Where to watch Samsara: Tubi
The Thin Blue Line (1988)
Errol Morris is one of the most celebrated documentarians of his time. Here, he follows his curiosity to the shooting of Dallas police officer Robert W. Wood and the man convicted of the crime, Randall Adams. Investigating inconsistencies in the case, Morris utilizes testimonies from key figures to recreate pieces of the night in question in strange and striking detail.
Far from offering a traditional examination of a “wrong place, wrong time” miscarriage of justice, Morris turns his fixation into a shared obsession, with the director as the crafty detective and the audience as his second set of eyes. —E.F.
Where to watch The Thin Blue Line: Netflix
Stories We Tell (2012)
Sarah Polley films are gut punches that incorporate the mind as much as the heart, often exploring community, family, and truth. In this documentary about the affair that led to her birth, Polley incorporates home movie footage — some authentic, some staged — and interviews with different family members to plumb the depths of a woman who remains, even to those who knew her, something of an enigma.
While most documentaries, personal or political, tend to land on one specific version of events, Stories We Tell is wise enough to know the truth is in the eye of the beholder, the rememberer, and the storyteller. —E.F.
Where to watch Stories We Tell: Amazon Prime Video
Summer of Soul (…Or, When the Revolution Could Not Be Televised) (2021)

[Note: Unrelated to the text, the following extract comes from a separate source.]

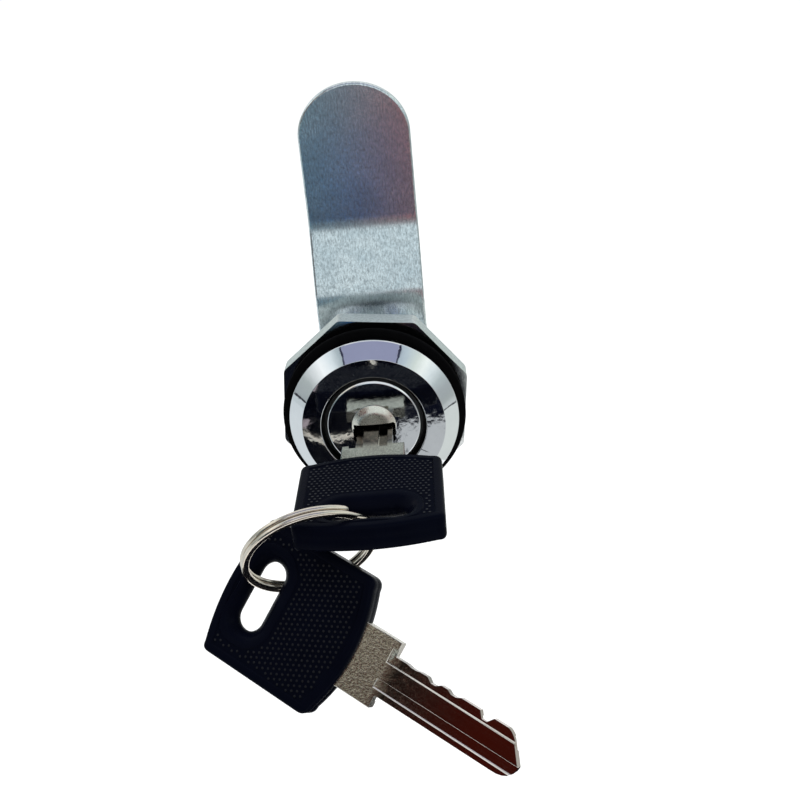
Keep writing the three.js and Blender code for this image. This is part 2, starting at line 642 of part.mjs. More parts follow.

Ahmir Thompson (a.k.a. Questlove) painstakingly restored footage from the historic 1969 Harlem Cultural Festival, which saw the best acts of the era take the stage over six Sundays in the same summer as Woodstock.
Words can’t adequately capture how emotionally resonant it is to see Stevie Wonder, Mahalia Jackson, Nina Simone, B.B. King, and Sly and the Family Stone, as brilliant as they’ve ever been, perform for New Yorkers who needed a reason to unite and celebrate. This isn’t just a movie about music but a musical experiment, a historical document with its own meticulously crafted beats and rhythms. —E.F.
Where to watch Summer of Soul (…Or, When the Revolution Could Not Be Televised): Hulu
The War Room (1993)
What goes into winning an election? This is the question explored in The War Room, which examines Bill Clinton’s presidential bid via the proxies of James Carville and George Stephanopolous, who ran his campaign and engineered its success in an outsized way.
The film considers the relationship between the media and politicians, and how savvy minds can spin news into something that makes or breaks the success of someone, no matter how dirty their hands are. —E.F.